Look below for the line containing "for number in" and the line containing "imported = [obj"; repeat exactly those two lines and all lines between them, and nothing else.

RECORDED INFORMATION start

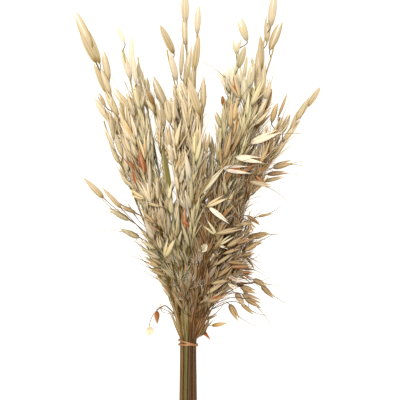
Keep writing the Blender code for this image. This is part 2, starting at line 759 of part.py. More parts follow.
def main():
    """Clears the scene and builds the bundle."""
    for obj in list(bpy.data.objects):
        bpy.data.objects.remove(obj)
    bundle = Bundle()
    for number in range(len(bundle.stems)):
        build_stem(number, bundle)
    build_band()


main()
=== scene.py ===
"""Looks of a dried oats bundle: thirty-one cut oat stems with their panicles, held by an elastic band.

Metres, +Z up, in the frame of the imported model. The origin is on the table, straight below the middle of
the band. The panicles point to +Y. The stems, branches and large spikelets stand where the CAD solids
stand, worked out again here from the same named values. Finer spikelets fill the panicles between them.
"""

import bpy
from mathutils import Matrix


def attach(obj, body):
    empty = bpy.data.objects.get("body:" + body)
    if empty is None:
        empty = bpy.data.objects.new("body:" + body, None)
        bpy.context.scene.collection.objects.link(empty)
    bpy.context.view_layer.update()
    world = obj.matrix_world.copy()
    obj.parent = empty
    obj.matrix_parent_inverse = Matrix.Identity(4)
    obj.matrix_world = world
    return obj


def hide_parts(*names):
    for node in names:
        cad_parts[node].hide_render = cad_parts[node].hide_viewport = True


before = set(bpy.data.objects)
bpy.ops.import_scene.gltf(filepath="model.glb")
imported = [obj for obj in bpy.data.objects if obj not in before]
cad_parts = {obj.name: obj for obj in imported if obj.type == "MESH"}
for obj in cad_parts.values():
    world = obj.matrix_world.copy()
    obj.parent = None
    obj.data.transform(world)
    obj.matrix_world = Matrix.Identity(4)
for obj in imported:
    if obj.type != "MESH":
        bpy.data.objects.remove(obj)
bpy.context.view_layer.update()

import logging
import math
from dataclasses import dataclass, field, replace
from enum import Enum

import bpy
import numpy as np
from bpy.types import ID, Material, Node, NodeSocket, Object

Array = np.ndarray
Draws = np.random.Generator
Span = tuple[float, float]
Spots = tuple[tuple[float, float], ...]
log = logging.getLogger("dried_oats")
MM = 0.001
GOLDEN = math.radians(137.5)


class Habit(Enum):
    """How a panicle holds its spikelets."""

    UPRIGHT = "upright"
    SPREADING = "spreading"
    NODDING = "nodding"


class Tone(Enum):
    """The material slot that a stem and its panicle take their finish from."""

    STRAW = "straw_oat"
    GREEN = "green_oat"
    TAN = "tan_oat"


class Husk(Enum):
    """How far a spikelet has opened."""

    CLOSED = "closed"
    SPLIT = "split"
    PARTED = "parted"
    GAPING = "gaping"
    EMPTY = "empty"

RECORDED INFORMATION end

### [WORKED ANSWER]
    for number in range(len(bundle.stems)):
        build_stem(number, bundle)
    build_band()


main()
=== scene.py ===
"""Looks of a dried oats bundle: thirty-one cut oat stems with their panicles, held by an elastic band.

Metres, +Z up, in the frame of the imported model. The origin is on the table, straight below the middle of
the band. The panicles point to +Y. The stems, branches and large spikelets stand where the CAD solids
stand, worked out again here from the same named values. Finer spikelets fill the panicles between them.
"""

import bpy
from mathutils import Matrix


def attach(obj, body):
    empty = bpy.data.objects.get("body:" + body)
    if empty is None:
        empty = bpy.data.objects.new("body:" + body, None)
        bpy.context.scene.collection.objects.link(empty)
    bpy.context.view_layer.update()
    world = obj.matrix_world.copy()
    obj.parent = empty
    obj.matrix_parent_inverse = Matrix.Identity(4)
    obj.matrix_world = world
    return obj


def hide_parts(*names):
    for node in names:
        cad_parts[node].hide_render = cad_parts[node].hide_viewport = True


before = set(bpy.data.objects)
bpy.ops.import_scene.gltf(filepath="model.glb")
imported = [obj for obj in bpy.data.objects if obj not in before]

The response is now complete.